How do you define successful engineering leadership?

The Philosophy

Many view technical leadership as being the “smartest architect in the room.” I see it as the opposite. My job is to build a room where I don’t have to be the smartest person because the systems, culture, and communication are so robust that the team can out-innovate me.

The Strategy

  • Alignment: Does every engineer understand how their sprint task impacts the company’s bottom line?
  • Velocity vs. Stability: We aren’t just “shipping fast”; we are building a predictable, repeatable engine that doesn’t collapse under its own weight at the next order of magnitude.
  • The Human Growth Curve: Success is when the engineering team’s capability evolves faster than the product’s complexity. If the team feels stagnant, the tech stack will soon follow.

What is your approach to scaling technical organizations?

The Philosophy

Scaling isn’t just “hiring more people” - that’s often how you slow down. Scaling is about moving from Individual Heroics to Organizational Systems.

The Strategy

  • The 3-Continent Perspective: Having managed global teams, I focus on “High-Signal Communication.” As you grow, the cost of a meeting triples. I implement “Asynchronous-First” cultures that protect deep-work time while ensuring no one is blocked by a timezone.

  • Modular Autonomy: I advocate for breaking down monolithic teams into autonomous units with clear ownership. This reduces the “communication tax” and allows us to scale the headcount without scaling the bureaucracy.

  • Automation as Infrastructure: At petabyte scale, manual intervention is a failure. I treat the developer experience (CI/CD, observability, self-service infra) as a first-class product to keep the “path to production” frictionless.

How do you balance high-growth velocity with technical stability?

The Philosophy

Technical debt isn’t a “bad thing” to be avoided; it’s a set of historical decisions that no longer serve you. Like any loan, leverage can accelerate growth when investments payoff. But if velocity and returns are slowing you need a payment plan before the interest kills you.

The Strategy

  • The ROI Filter: I don’t refactor for the sake of “clean code.” I don’t refactor a micro-service with no users. I refactor when the pain on that debt - measured in bugs, downtime, or developer frustration - starts to exceed the cost of the fix.

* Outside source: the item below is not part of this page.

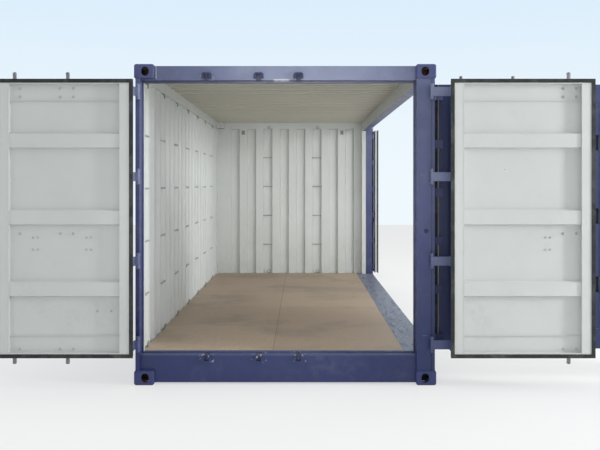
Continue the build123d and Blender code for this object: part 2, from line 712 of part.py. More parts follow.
def post_hinge(end, level):
    """Knuckle on the post with the strap that carries the first leaf."""
    pin_x = end * SIDE_PIN_X
    low = level - SIDE_HINGE_HEIGHT / 2
    span = (low, low + SIDE_HINGE_HEIGHT)
    strap_end = pin_x - end * SIDE_STRAP
    with BuildPart() as strap:
        upright(pin_x, SIDE_PIN_Y, low, KNUCKLE_R, SIDE_HINGE_HEIGHT)
        block((pin_x, strap_end), (SIDE_PIN_Y - STRAP / 2, SIDE_PIN_Y + STRAP / 2), span)
        block((strap_end + end * STRAP, strap_end), (SIDE_PIN_Y, LEAF_OUTER), span)
    with BuildPart() as lug:
        block((pin_x - KNUCKLE_R / 2, pin_x + KNUCKLE_R / 2), (SIDE_PIN_Y, -POST_OUT), span)
    return swung(strap.part, end) + lug.part


def fold_hinge(end, level):
    """Knuckle on the outer faces where two leaves meet."""
    near, far = leaf_span(end, 0)
    joint_x = far - end * LEAF_GAP / 2
    low = level - SIDE_HINGE_HEIGHT / 2
    with BuildPart() as knuckle:
        upright(joint_x, LEAF_OUTER - KNUCKLE_R, low, KNUCKLE_R, SIDE_HINGE_HEIGHT)
        block(
            (joint_x - STRAP_FOOT, joint_x + STRAP_FOOT),
            (LEAF_OUTER - STRAP, LEAF_OUTER),
            (low, low + SIDE_HINGE_HEIGHT),
        )
    return swung(knuckle.part, end)


for end_name, end in (("front", -1), ("rear", 1)):
    for order, leaf_name in enumerate(("post", "middle")):
        save(leaf_frame(end, order), f"side_door_{end_name}_{leaf_name}_frame")
        save(leaf_panel(end, order), f"side_door_{end_name}_{leaf_name}_panel")
    save(Compound(children=[leaf_gasket(end, order) for order in (0, 1)]), f"side_door_{end_name}_gaskets")
    rods = [leaf_rod(end, order, offset) for order in (0, 1) for offset in SIDE_RODS[order]]
    save(Compound(children=rods), f"side_door_{end_name}_lock_rods")
    hinges = [post_hinge(end, level) for level in SIDE_HINGE_LEVELS]
    save(Compound(children=hinges), f"side_door_{end_name}_post_hinges")
    folds = [fold_hinge(end, level) for level in SIDE_HINGE_LEVELS]
    save(Compound(children=folds), f"side_door_{end_name}_fold_hinges")

# Lashing bars across the recesses of the two walls
bars = []
for bay in range(0, SIDE_BAYS, LASH_BAY_STEP):
    bar_x = -POST_X + (bay + 0.5) * SIDE_PITCH
    span = SIDE_PITCH - SIDE_CREST
    for level in LASH_LEVELS:
        with BuildPart() as bar:
            with BuildSketch(Plane.YZ.offset(bar_x - span / 2)):
                with Locations((WALL_Y - LASH_R, level)):
                    Circle(LASH_R)
            extrude(amount=span)
        bars.append(bar.part)
save(Compound(children=bars), "side_lashing_bars")

bars = []
for bays in LASH_END_BAYS:
    bar_y = END_START + (END_BAYS / 2 + bays) * END_PITCH
    span = END_PITCH - END_CREST
    for level in LASH_LEVELS:
        with BuildPart() as bar:
            with BuildSketch(Plane.XZ.offset(-bar_y - span / 2)):
                with Locations((WALL_X - LASH_R, level)):
                    Circle(LASH_R)
            extrude(amount=span)
        bars.append(bar.part)
save(Compound(children=bars), "rear_lashing_bars")
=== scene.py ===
import math

import bmesh
import bpy
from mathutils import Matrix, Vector


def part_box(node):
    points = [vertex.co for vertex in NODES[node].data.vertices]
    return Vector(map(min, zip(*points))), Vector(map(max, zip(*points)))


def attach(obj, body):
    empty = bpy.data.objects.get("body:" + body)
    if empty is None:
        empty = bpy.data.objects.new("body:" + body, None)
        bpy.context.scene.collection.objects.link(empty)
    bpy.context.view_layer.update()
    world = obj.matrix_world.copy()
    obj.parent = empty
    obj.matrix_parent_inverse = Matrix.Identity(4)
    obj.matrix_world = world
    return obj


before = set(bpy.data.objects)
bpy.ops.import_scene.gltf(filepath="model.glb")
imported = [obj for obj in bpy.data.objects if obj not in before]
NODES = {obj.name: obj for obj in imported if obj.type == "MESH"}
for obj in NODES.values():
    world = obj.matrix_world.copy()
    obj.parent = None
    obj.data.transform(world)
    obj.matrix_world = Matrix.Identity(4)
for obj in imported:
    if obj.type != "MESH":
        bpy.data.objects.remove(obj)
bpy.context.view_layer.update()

# Colours are linear, as the shaders take them.
NAVY_LOW = (0.015, 0.027, 0.120)
NAVY_MIDDLE = (0.045, 0.057, 0.172)
NAVY_HIGH = (0.105, 0.124, 0.245)
NAVY_TOP = (0.185, 0.213, 0.340)
NAVY_DEEP = (0.020, 0.027, 0.080)
PALE = (0.600, 0.625, 0.610)
PALE_WALL = (0.640, 0.672, 0.665)
PALE_GRIME = (0.420, 0.425, 0.385)
PALE_ROOF = (0.510, 0.500, 0.425)
RUST = (0.165, 0.062, 0.026)
RUST_DARK = (0.060, 0.026, 0.014)
SCUFF = (0.560, 0.580, 0.620)
RUBBER = (0.022, 0.024, 0.024)
RUBBER_DUST = (0.115, 0.120, 0.115)
ZINC = (0.330, 0.335, 0.330)
ZINC_DARK = (0.170, 0.172, 0.170)
TIMBER = (0.440, 0.334, 0.246)
TIMBER_DARK = (0.302, 0.226, 0.165)
TIMBER_LIGHT = (0.540, 0.425, 0.317)
WORN_STEEL_AND_SHEEN = (0.185, 0.200, 0.250)
FLOOR_COLOUR = (0.840, 0.845, 0.850)
NAVY_STOPS = ((0.0, NAVY_LOW), (0.13, NAVY_LOW), (0.5, NAVY_MIDDLE), (0.90, NAVY_HIGH), (1.0, NAVY_HIGH))
HEADER_STOPS = ((0.0, NAVY_LOW), (0.5, NAVY_MIDDLE), (0.88, NAVY_HIGH), (0.96, NAVY_TOP))
CASTING_STOPS = ((0.0, (0.028, 0.042, 0.150)), (0.5, (0.058, 0.072, 0.195)), (1.0, (0.062, 0.076, 0.200)))
STRAP_STOPS = ((0.0, (0.052, 0.066, 0.188)), (0.3, (0.115, 0.136, 0.264)), (1.0, (0.222, 0.254, 0.386)))
# Darker navy for the cam keepers: painted shade of their hollow insides.
KEEPER_SHADE_STOPS = ((0.0, NAVY_LOW), (1.0, (0.020, 0.026, 0.088)))
KEEPER_SHADOW = (0.012, 0.016, 0.050)
HEADER_SHADE = (0.052, 0.064, 0.150)
HEADER_MIDDLE_LIGHTER = (0.280, 0.312, 0.425)
SILL_TOP_HIGHLIGHT = (0.085, 0.105, 0.205)
LEAF_SHADED_STOPS = ((0.0, (0.014, 0.028, 0.116)), (1.0, (0.034, 0.049, 0.160)))
LEAF_LIT_BY_POST = (0.033, 0.047, 0.136)
CAST_DARK = (0.026, 0.030, 0.042)
TIMBER_STAIN = (0.185, 0.160, 0.135)
TIMBER_RUN = (0.110, 0.090, 0.075)
TIMBER_SEAM = (0.180, 0.110, 0.080)
SEALANT = (0.640, 0.640, 0.600)
# Darker greys for the lashing bars than their pale paint: painted shade.
SHADE_DARKENED_GREY = (0.300, 0.310, 0.300)
SHADE_DARKENED_WALL_BAR = (0.430, 0.445, 0.435)
DOOR_BOLT = (0.500, 0.515, 0.500)

# Places in metres, in the frame that the CAD model is drawn in. Heights are from the ground.
REAR = 3.029
FRONT = -REAR
HALF_WIDTH = 1.219
HEIGHT = 2.591
MIDDLE_HEIGHT = HEIGHT / 2
FITTING_LENGTH = 0.178
FITTING_WIDTH = 0.162
FITTING_HEIGHT = 0.118
FITTING_TOP = HEIGHT - FITTING_HEIGHT
FITTING_INNER = HALF_WIDTH - FITTING_WIDTH
POST_X = 2.869
POST_OUT = 1.207
SLIM_POST_INNER = 1.160
WIDE_POST_INNER = 1.053
FLOOR_TOP = 0.252
REAR_WALL_OUT = 2.985
LEFT_WALL_OUT = 1.178
DOOR_LOW = 0.263
DOOR_HIGH = 2.441
DOOR_MIDDLE = (DOOR_LOW + DOOR_HIGH) / 2
LEFT_DOOR_Y = (1.200, 2.266)
RIGHT_DOOR_Y = (1.313, 2.432)
CAM_START = DOOR_HIGH - DOOR_MIDDLE + 0.002
EDGE_PAINT = 0.0005
SHEET_LENGTH = 1.20
SHEET_WIDTH = 1.08
KEEPER_PLACES = (0.215, 0.637, -0.107)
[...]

  • Zero-Downtime Culture: Especially at scale, stability is a feature. I implement “Guardrail Engineering” where the system is designed to fail gracefully, ensuring that a Series B growth spike becomes a success story rather than a post-mortem.

  • The 70/20/10 Rule: I typically aim to dedicate 70% of resources to new features, 20% to infrastructure/debt, and 10% to R&D. This ensures we never stop innovating, but we never stop fortifying either.